The friendly waiter brought me to a half-booth, half-chair table. It was a Thursday in the early evening, and there were several families perusing over the buffet’s options.

I ordered the buffet for myself, which also came with hot and sour soup. As soon as the waiter took my order, I was free to eat my to my heart’s content at the buffet.

The options are basically split into three sections: stir-fried Chinese classics, deep-fried appetizers, and desserts.

In my first trip, I decided to stick to appetizers. I spooned onto my plate chicken wings, Peking ravioli, pork spare ribs, half an eggroll, a spring roll, scallion pancakes, and teriyaki chicken.

Everything was fried very well; none of the selections were overly greasy, and the meat dishes still maintained their juiciness. I particularly liked the Peking ravioli. Unlike at most other Chinese restaurants, Yangtze River cooked them with a significant amount of soy sauce in the dumpling itself. This added flavor and allowed the dumpling to stay moist.

After eating the appetizers, I realized just what a great value this meal was. For the small price of $9.95, I was getting as much as food as I wanted. I had already made my first trip to sample a variety of appetizers and now I was about to do the same with entrees.

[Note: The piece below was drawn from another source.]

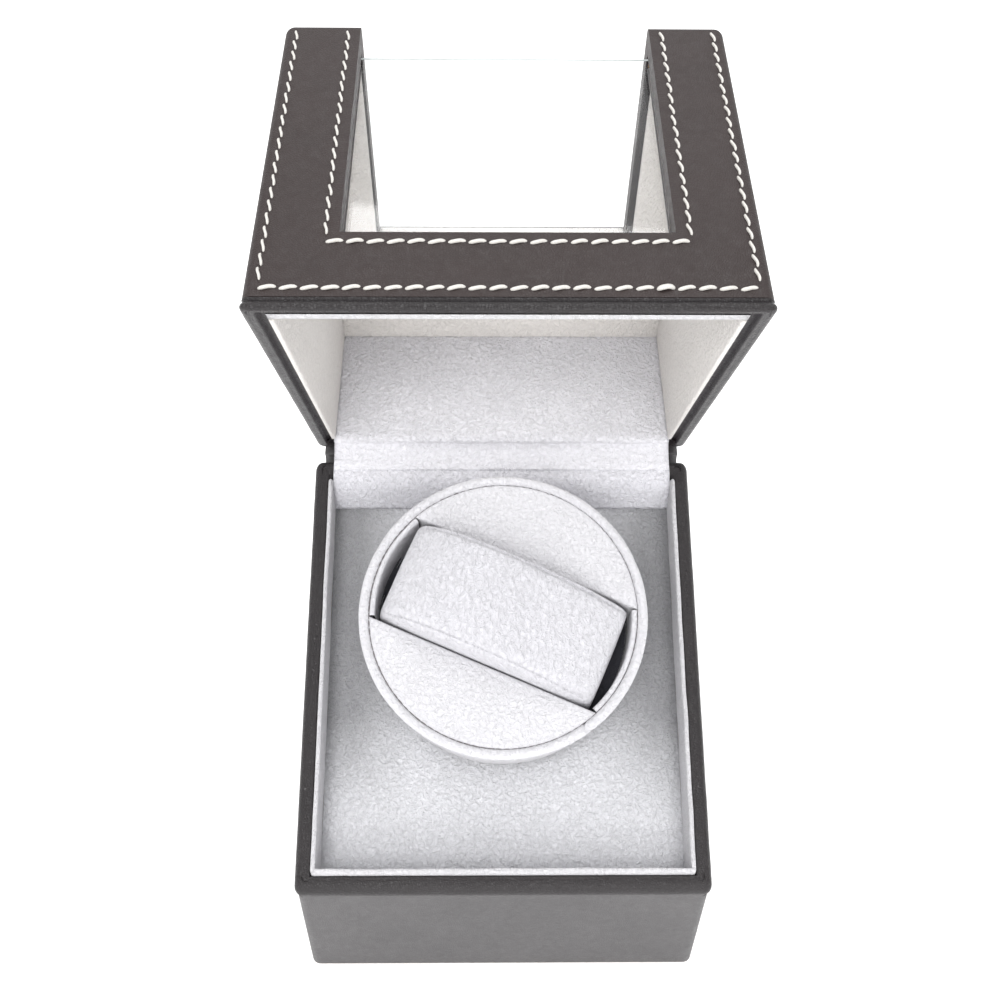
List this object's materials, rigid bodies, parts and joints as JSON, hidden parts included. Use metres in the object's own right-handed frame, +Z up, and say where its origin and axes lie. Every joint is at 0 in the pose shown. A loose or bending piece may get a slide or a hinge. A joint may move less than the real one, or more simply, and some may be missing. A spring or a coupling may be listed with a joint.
{
  "type": "watch winder box",
  "caption": "Leather-covered single watch winder box with a hinged windowed lid, a slanted suede deck and a motor-driven drum holding one watch cushion.",
  "frame": {"origin": "centre of the base's footprint, on the plane the felt pad stands on", "axes": "+Z up, +Y towards the hinged back, +X to the right seen from the front; stored with the lid open"},
  "size_m": [0.1108, 0.1641, 0.2137],
  "materials": {
    "acrylic": "clear polished",
    "black_plastic": "moulded",
    "board_green": "solder mask",
    "brass": "plain",
    "cushion": "suede nap",
    "felt": "pressed felt",
    "foam": "closed-cell foam",
    "leather": "grained satin",
    "mdf": "matt",
    "rim_leather": "smooth satin",
    "steel": "zinc plated",
    "suede": "suede nap",
    "suede_warm": "suede nap",
    "thread": "waxed thread",
    "white_plastic": "moulded",
    "wire": "pvc insulation"
  },
  "bodies": {
    "base": {"base_front_board": "mdf", "base_back_board": "mdf", "base_side_boards": "mdf", "base_wrap": "leather", "base_rim": "rim_leather", "base_liner": "suede", "deck_board": "mdf", "deck_suede": "suede", "deck_cleats": "mdf", "bottom_panel": "mdf", "bottom_screws": "steel", "base_pad": "felt", "gearbox_case": "white_plastic", "gearbox_cover": "white_plastic", "gearbox_screws": "steel", "gear_post": "steel", "spindle_bush": "brass", "motor_can": "steel", "dc_jack": "black_plastic", "jack_nut": "steel", "switch_body": "black_plastic", "pcb": "board_green", "pcb_parts": "black_plastic", "pcb_standoffs": "white_plastic", "wires": "wire", "hinge_base_leaf": "brass", "hinge_pin": "steel", "hinge_base_screws": "steel", "spine_base": "leather", "hinge_strip": "suede"},
    "lid": {"lid_front_frame": "mdf", "lid_top_frame": "mdf", "lid_side_boards": "mdf", "lid_rear_board": "mdf", "lid_wrap": "leather", "lid_rim": "rim_leather", "lid_window": "acrylic", "lid_front_liner": "suede_warm", "lid_top_liner": "suede_warm", "lid_side_liners": "suede_warm", "lid_rear_liner": "suede", "hinge_lid_leaf": "brass", "hinge_lid_screws": "steel", "spine_lid": "leather", "lid_stitches": "thread"},
    "drum": {"spindle": "steel", "output_gear": "white_plastic", "drum_base": "black_plastic", "drum_screw": "steel", "drum_wall": "suede", "drum_core": "foam", "slot_lining": "suede", "drum_ring": "suede", "drum_face": "suede"},
    "idler": {"idler_gear": "white_plastic"},
    "rotor": {"motor_shaft": "steel", "motor_pinion": "brass"},
    "cushion": {"pillow_cover": "cushion", "pillow_core": "foam"},
    "rocker": {"switch_rocker": "black_plastic"}
  },
  "joints": [
    {"name": "lid_hinge", "type": "hinge", "parent": "base", "child": "lid", "pos_m": [0, 0.0576, 0.0944], "axis": [-1, 0, 0], "range_deg": [-80.84, 9.16], "deforming": ["hinge_strip"]},
    {"name": "drum_spin", "type": "hinge", "parent": "base", "child": "drum", "pos_m": [0, 0.013, 0.068], "axis": [0, -0.4462, 0.8949], "continuous": true},
    {"name": "idler_spin", "type": "hinge", "parent": "base", "child": "idler", "pos_m": [0.01935, 0.013, 0.068], "axis": [0, -0.4462, 0.8949], "continuous": true},
    {"name": "motor_spin", "type": "hinge", "parent": "base", "child": "rotor", "pos_m": [0.00845, 0.00138, 0.06221], "axis": [0, -0.4462, 0.8949], "continuous": true},
    {"name": "cushion_slide", "type": "slide", "parent": "drum", "child": "cushion", "axis": [0, -0.4462, 0.8949], "range_m": [0, 0.024]},
    {"name": "rocker_press", "type": "hinge", "parent": "base", "child": "rocker", "pos_m": [-0.024, 0.054, 0.024], "axis": [1, 0, 0], "range_deg": [0, 16]}
  ],
  "couplings": [
    {"joint": "idler_spin", "follows": "drum_spin", "ratio": -3},
    {"joint": "motor_spin", "follows": "drum_spin", "ratio": 7.5}
  ]
}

Thus, for entrees I chose general gao’s chicken, orange beef, vegetable lo-mein, vegetable fried rice, green beans in garlic sauce, chicken medley, and broccoli beef.

The food was as expected. Slightly worn because they had been out for a while, but that’s typical for a buffet. I enjoyed the appetizers more, but there were no major problems with the entrees.

Finally, I moved onto the desserts. Here, there was a surprising variety of foods. Not only was I offered ice-cream as a part of the buffet, but there were cakes, jellos, cream-puffs, and fresh fruit. The cakes slices were small and square, but these petite aspects made them all the more appealing. I especially enjoyed the tart orange slices, which helped balance out a lot of the savory foods I had just eaten.

All in all, my trip to Yangtze River reminded me why I used to like the place so much. It’s certainly not the most health-conscious option in Westford, but its filling food and peaceful environment warrant my strong recommendation.

I highly suggest that everyone come here for that Chinese food fix, making it one of WA’s hidden gems.